Accounting For Carbon in Hemp Production Systems

A GHG Auditors Perspective

Industrial hemp exists at the nexus of environmental and economic decarbonization. Historically, we have eroded our agricultural production system’s ability to naturally self-regulate in pursuit of higher yields and wider margins. As a result, our ability to adapt to increasingly dramatic fluctuations in our climates temperature and moisture levels is handicapped at a time we need it most. Without the proper accounting and crediting methods, the environmental value proposition for cultivating industrial hemp remains a shallow narrative.

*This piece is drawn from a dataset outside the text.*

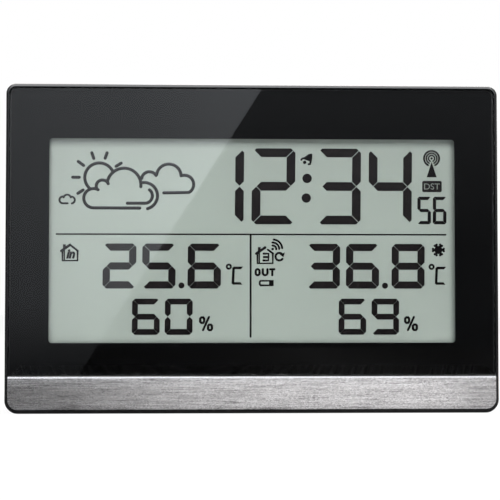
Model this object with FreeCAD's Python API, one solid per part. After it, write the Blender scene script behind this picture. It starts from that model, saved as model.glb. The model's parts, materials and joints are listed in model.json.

Like a financial auditor, the Greenhouse gas (GHG) auditors’ role is to inventory and account for the fluctuation of different emissions produced in a particular project’s operational scope. Scientific methods of systematic sampling, inventorying, and modeling are used to determine accuracy and performance. This data is compiled and reported in a Greenhouse gas statement which is denominated in “Tons of Carbon Dioxide Equivalencies”. More commonly referred to as ‘tC02e’, it is analogous to the reserve currency a business operates in and expects to see on any fiscal reporting. While many production systems produce a positive (+, as in “more”) amount of GHGs, some natural production systems containing carbon-based lifeforms, like forests or soils, can absorb GHGs over time. When audited properly, this amounts to a negative (-, as in less than zero) number. Many times, and especially in agriculture, other Greenhouse gasses such CH4 and N20 exist during the production cycle. As every greenhouse has as a distinct ‘global warming potential’, these gasses are converted into the base unit of measurement, tC02e. This is where the term “equivalency” comes from. These systems and mechanisms serve to de-risk and increase transparency.

As it pretrains to agriculture, and more specifically the cultivation of industrial hemp, GHG auditing must be viewed from a wider, more holistic lens. Managing GHG reductions depends largely on the permanence of storage. Success is determined by how well and how long a GHGs can be fixed in biological matter. This is expressed in two ways, “Ton-Year” accounting and “Ton-Ton” accounting methods. In the case of hemp, some GHG storage will occur in soils as roots and other microorganisms propagate. A Ton-year approach is best in soil enrichment. However, most GHGs will be stored in the bast fibers and leaves. This is best quantified using a “Ton-Ton” approach. Too often, a hard and fast number is attributed to hemps ability to sequester GHG, when in fact performance is a function of efficiency and growth rate. It is important to understand how an inventory is to be conducted in this context. While some sophisticated satellite imaging and modeling technology can be used to make accurate inferences at lower cost, direct sampling of soils and biomass volumes remains the most reliable method.

As we navigate towards a more sustainable future, the ESG “race to the top” mentality continues to solidify. Wise business leaders who think strategically will understand that success is determined not just by risk and reward, but ever increasingly impact as well. A case study in low embodied emissions products in the industrial hemp supply chain, IND Hemp and Hempitecture recently announced a cooperative partnership presumably to produce, process and manufacture domestic hemp fiber insulation. Science and logic concur that a product consisting of natural materials has a lower carbon profile (or footprint) than that of a synthetic material. These valuable products don’t just increase a buildings energy efficiency, saving costs over the long term, but also reduce the embodied emissions profile of a building overall. Traditional mineral wool insulation on the other hand requires massive amounts of fossil fuel energy to manufacture and increases the emissions profile of a building. While hemp is not the answer to climate change, it is an important component of the solution. The more we support similar operations’ capacity to cultivate, quantify and utilize hemp intelligently, the better our ability to mitigate the risks of global warming and track success. If you are a cultivator of industrial hemp, interested in cultivating industrial hemp, own a company that processes industrial hemp, please consider contacting a GHG auditor to learn more about GHG inventorying and decarbonization techniques in agricultural production systems. Without the recognized levels of assurance provided by a certified GHG auditor, leveraging your GHG impact is an exercise in greenwashing at your own risk.